**** Entries shown ****

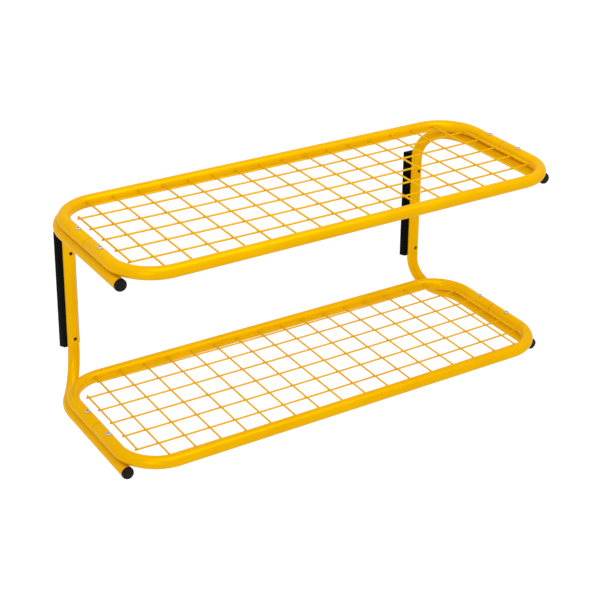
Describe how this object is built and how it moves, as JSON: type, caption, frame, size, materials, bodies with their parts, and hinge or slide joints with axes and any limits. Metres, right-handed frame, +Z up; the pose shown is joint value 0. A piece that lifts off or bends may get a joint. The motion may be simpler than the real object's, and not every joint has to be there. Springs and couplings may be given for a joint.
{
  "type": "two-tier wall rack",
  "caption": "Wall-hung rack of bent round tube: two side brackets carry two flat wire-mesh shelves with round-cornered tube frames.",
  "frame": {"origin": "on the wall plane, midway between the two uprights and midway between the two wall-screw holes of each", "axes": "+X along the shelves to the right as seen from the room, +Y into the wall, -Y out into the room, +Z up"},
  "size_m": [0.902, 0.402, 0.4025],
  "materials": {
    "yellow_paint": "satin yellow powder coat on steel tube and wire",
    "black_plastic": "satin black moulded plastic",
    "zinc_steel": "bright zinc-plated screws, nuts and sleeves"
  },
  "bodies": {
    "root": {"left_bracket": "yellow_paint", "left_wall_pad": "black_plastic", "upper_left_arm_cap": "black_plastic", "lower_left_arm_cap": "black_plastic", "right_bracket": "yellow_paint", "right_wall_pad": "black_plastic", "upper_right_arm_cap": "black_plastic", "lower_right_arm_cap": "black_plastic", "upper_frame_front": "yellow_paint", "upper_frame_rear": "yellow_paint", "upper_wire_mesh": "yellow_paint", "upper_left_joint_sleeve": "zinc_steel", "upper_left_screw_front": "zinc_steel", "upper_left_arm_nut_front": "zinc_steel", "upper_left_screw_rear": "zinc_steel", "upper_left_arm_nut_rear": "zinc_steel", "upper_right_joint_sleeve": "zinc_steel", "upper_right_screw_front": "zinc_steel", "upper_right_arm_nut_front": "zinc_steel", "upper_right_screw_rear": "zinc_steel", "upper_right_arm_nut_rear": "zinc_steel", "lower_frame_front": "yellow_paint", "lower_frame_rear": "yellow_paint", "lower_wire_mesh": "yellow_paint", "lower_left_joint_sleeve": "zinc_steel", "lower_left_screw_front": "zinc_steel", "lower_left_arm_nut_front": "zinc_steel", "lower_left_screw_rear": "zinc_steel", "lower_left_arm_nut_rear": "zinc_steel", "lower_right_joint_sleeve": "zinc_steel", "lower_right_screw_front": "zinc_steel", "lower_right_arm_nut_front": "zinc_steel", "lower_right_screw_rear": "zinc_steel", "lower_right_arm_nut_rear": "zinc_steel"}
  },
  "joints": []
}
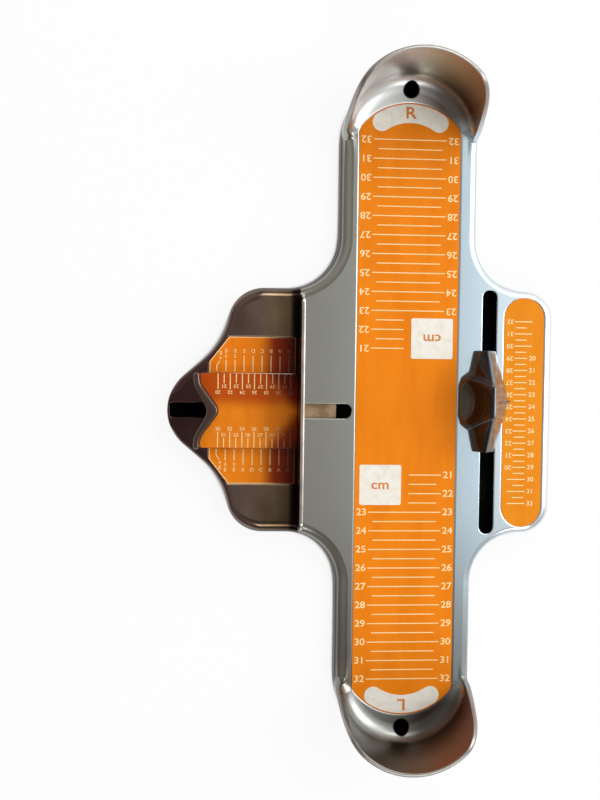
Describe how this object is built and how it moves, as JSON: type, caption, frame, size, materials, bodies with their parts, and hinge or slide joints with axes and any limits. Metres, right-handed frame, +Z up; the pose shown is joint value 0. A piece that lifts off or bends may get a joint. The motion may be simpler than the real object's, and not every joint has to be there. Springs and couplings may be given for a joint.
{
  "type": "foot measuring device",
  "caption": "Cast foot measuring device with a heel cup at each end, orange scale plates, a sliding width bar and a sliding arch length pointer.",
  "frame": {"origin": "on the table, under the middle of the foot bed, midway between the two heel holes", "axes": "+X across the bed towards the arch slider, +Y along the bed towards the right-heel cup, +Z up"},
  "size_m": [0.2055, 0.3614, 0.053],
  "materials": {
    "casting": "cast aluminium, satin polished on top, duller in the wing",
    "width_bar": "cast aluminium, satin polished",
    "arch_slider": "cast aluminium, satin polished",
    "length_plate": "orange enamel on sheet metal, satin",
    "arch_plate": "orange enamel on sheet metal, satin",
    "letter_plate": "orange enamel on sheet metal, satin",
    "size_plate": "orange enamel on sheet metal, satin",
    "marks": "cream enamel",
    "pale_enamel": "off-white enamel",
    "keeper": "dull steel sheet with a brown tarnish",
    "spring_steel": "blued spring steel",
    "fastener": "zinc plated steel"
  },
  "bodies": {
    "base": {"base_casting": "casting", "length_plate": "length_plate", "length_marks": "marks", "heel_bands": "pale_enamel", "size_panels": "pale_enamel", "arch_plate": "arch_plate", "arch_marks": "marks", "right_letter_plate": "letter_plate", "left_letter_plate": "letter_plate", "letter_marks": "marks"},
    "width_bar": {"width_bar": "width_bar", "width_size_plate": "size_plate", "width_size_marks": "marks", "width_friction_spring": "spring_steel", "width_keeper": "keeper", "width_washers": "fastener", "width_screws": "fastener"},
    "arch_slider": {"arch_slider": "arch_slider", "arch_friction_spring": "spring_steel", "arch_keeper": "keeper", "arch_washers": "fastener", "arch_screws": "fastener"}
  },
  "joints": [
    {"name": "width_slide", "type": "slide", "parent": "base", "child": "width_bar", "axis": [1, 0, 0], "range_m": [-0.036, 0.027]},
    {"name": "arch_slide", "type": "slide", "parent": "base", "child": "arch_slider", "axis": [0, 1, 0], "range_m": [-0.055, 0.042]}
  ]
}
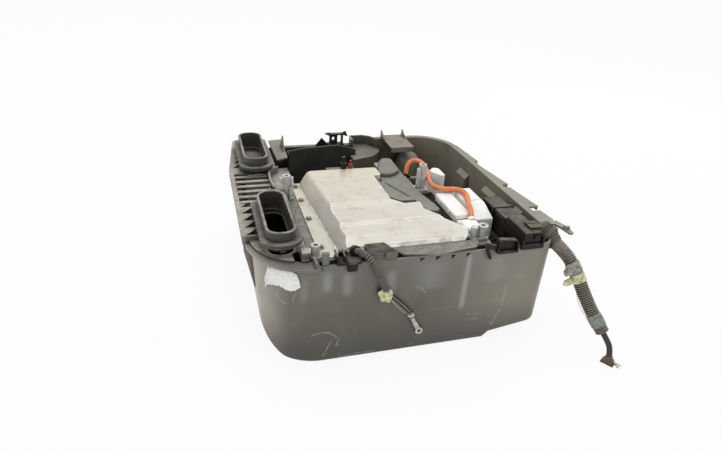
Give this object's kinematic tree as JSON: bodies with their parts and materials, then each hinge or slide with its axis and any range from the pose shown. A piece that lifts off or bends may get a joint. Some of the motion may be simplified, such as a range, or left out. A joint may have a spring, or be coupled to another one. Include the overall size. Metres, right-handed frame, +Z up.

****

What the task asks. Repeat the records above exactly as they appear.

Written answer.
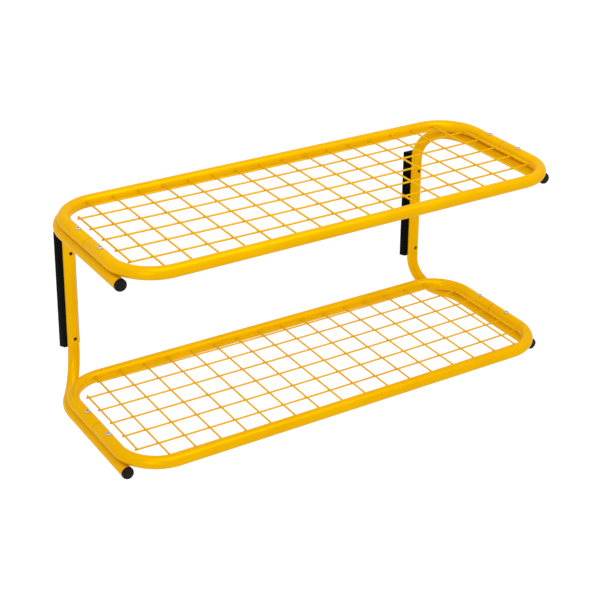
Describe how this object is built and how it moves, as JSON: type, caption, frame, size, materials, bodies with their parts, and hinge or slide joints with axes and any limits. Metres, right-handed frame, +Z up; the pose shown is joint value 0. A piece that lifts off or bends may get a joint. The motion may be simpler than the real object's, and not every joint has to be there. Springs and couplings may be given for a joint.
{
  "type": "two-tier wall rack",
  "caption": "Wall-hung rack of bent round tube: two side brackets carry two flat wire-mesh shelves with round-cornered tube frames.",
  "frame": {"origin": "on the wall plane, midway between the two uprights and midway between the two wall-screw holes of each", "axes": "+X along the shelves to the right as seen from the room, +Y into the wall, -Y out into the room, +Z up"},
  "size_m": [0.902, 0.402, 0.4025],
  "materials": {
    "yellow_paint": "satin yellow powder coat on steel tube and wire",
    "black_plastic": "satin black moulded plastic",
    "zinc_steel": "bright zinc-plated screws, nuts and sleeves"
  },
  "bodies": {
    "root": {"left_bracket": "yellow_paint", "left_wall_pad": "black_plastic", "upper_left_arm_cap": "black_plastic", "lower_left_arm_cap": "black_plastic", "right_bracket": "yellow_paint", "right_wall_pad": "black_plastic", "upper_right_arm_cap": "black_plastic", "lower_right_arm_cap": "black_plastic", "upper_frame_front": "yellow_paint", "upper_frame_rear": "yellow_paint", "upper_wire_mesh": "yellow_paint", "upper_left_joint_sleeve": "zinc_steel", "upper_left_screw_front": "zinc_steel", "upper_left_arm_nut_front": "zinc_steel", "upper_left_screw_rear": "zinc_steel", "upper_left_arm_nut_rear": "zinc_steel", "upper_right_joint_sleeve": "zinc_steel", "upper_right_screw_front": "zinc_steel", "upper_right_arm_nut_front": "zinc_steel", "upper_right_screw_rear": "zinc_steel", "upper_right_arm_nut_rear": "zinc_steel", "lower_frame_front": "yellow_paint", "lower_frame_rear": "yellow_paint", "lower_wire_mesh": "yellow_paint", "lower_left_joint_sleeve": "zinc_steel", "lower_left_screw_front": "zinc_steel", "lower_left_arm_nut_front": "zinc_steel", "lower_left_screw_rear": "zinc_steel", "lower_left_arm_nut_rear": "zinc_steel", "lower_right_joint_sleeve": "zinc_steel", "lower_right_screw_front": "zinc_steel", "lower_right_arm_nut_front": "zinc_steel", "lower_right_screw_rear": "zinc_steel", "lower_right_arm_nut_rear": "zinc_steel"}
  },
  "joints": []
}
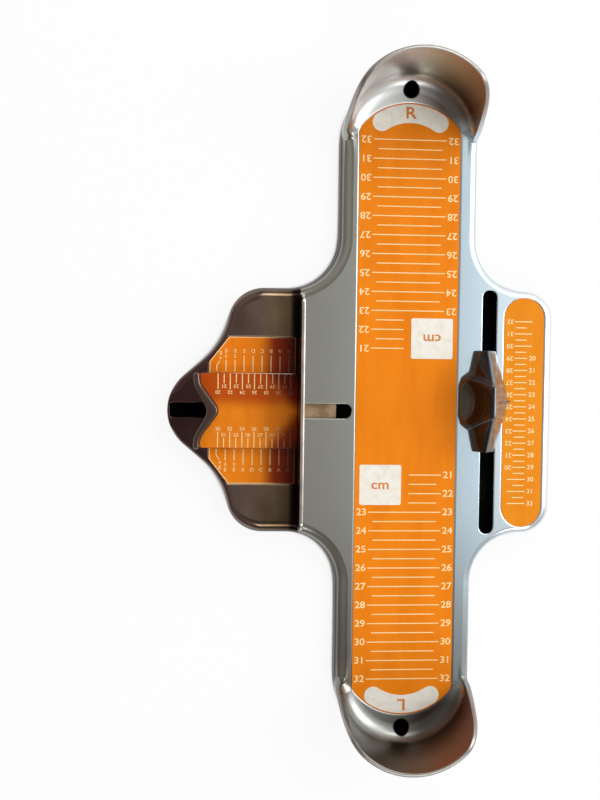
Describe how this object is built and how it moves, as JSON: type, caption, frame, size, materials, bodies with their parts, and hinge or slide joints with axes and any limits. Metres, right-handed frame, +Z up; the pose shown is joint value 0. A piece that lifts off or bends may get a joint. The motion may be simpler than the real object's, and not every joint has to be there. Springs and couplings may be given for a joint.
{
  "type": "foot measuring device",
  "caption": "Cast foot measuring device with a heel cup at each end, orange scale plates, a sliding width bar and a sliding arch length pointer.",
  "frame": {"origin": "on the table, under the middle of the foot bed, midway between the two heel holes", "axes": "+X across the bed towards the arch slider, +Y along the bed towards the right-heel cup, +Z up"},
  "size_m": [0.2055, 0.3614, 0.053],
  "materials": {
    "casting": "cast aluminium, satin polished on top, duller in the wing",
    "width_bar": "cast aluminium, satin polished",
    "arch_slider": "cast aluminium, satin polished",
    "length_plate": "orange enamel on sheet metal, satin",
    "arch_plate": "orange enamel on sheet metal, satin",
    "letter_plate": "orange enamel on sheet metal, satin",
    "size_plate": "orange enamel on sheet metal, satin",
    "marks": "cream enamel",
    "pale_enamel": "off-white enamel",
    "keeper": "dull steel sheet with a brown tarnish",
    "spring_steel": "blued spring steel",
    "fastener": "zinc plated steel"
  },
  "bodies": {
    "base": {"base_casting": "casting", "length_plate": "length_plate", "length_marks": "marks", "heel_bands": "pale_enamel", "size_panels": "pale_enamel", "arch_plate": "arch_plate", "arch_marks": "marks", "right_letter_plate": "letter_plate", "left_letter_plate": "letter_plate", "letter_marks": "marks"},
    "width_bar": {"width_bar": "width_bar", "width_size_plate": "size_plate", "width_size_marks": "marks", "width_friction_spring": "spring_steel", "width_keeper": "keeper", "width_washers": "fastener", "width_screws": "fastener"},
    "arch_slider": {"arch_slider": "arch_slider", "arch_friction_spring": "spring_steel", "arch_keeper": "keeper", "arch_washers": "fastener", "arch_screws": "fastener"}
  },
  "joints": [
    {"name": "width_slide", "type": "slide", "parent": "base", "child": "width_bar", "axis": [1, 0, 0], "range_m": [-0.036, 0.027]},
    {"name": "arch_slide", "type": "slide", "parent": "base", "child": "arch_slider", "axis": [0, 1, 0], "range_m": [-0.055, 0.042]}
  ]
}
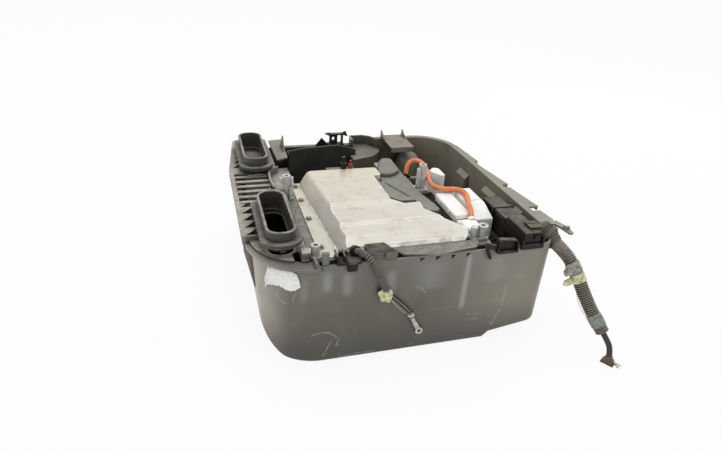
Give this object's kinematic tree as JSON: bodies with their parts and materials, then each hinge or slide with its axis and any range from the pose shown. A piece that lifts off or bends may get a joint. Some of the motion may be simplified, such as a range, or left out. A joint may have a spring, or be coupled to another one. Include the overall size. Metres, right-handed frame, +Z up.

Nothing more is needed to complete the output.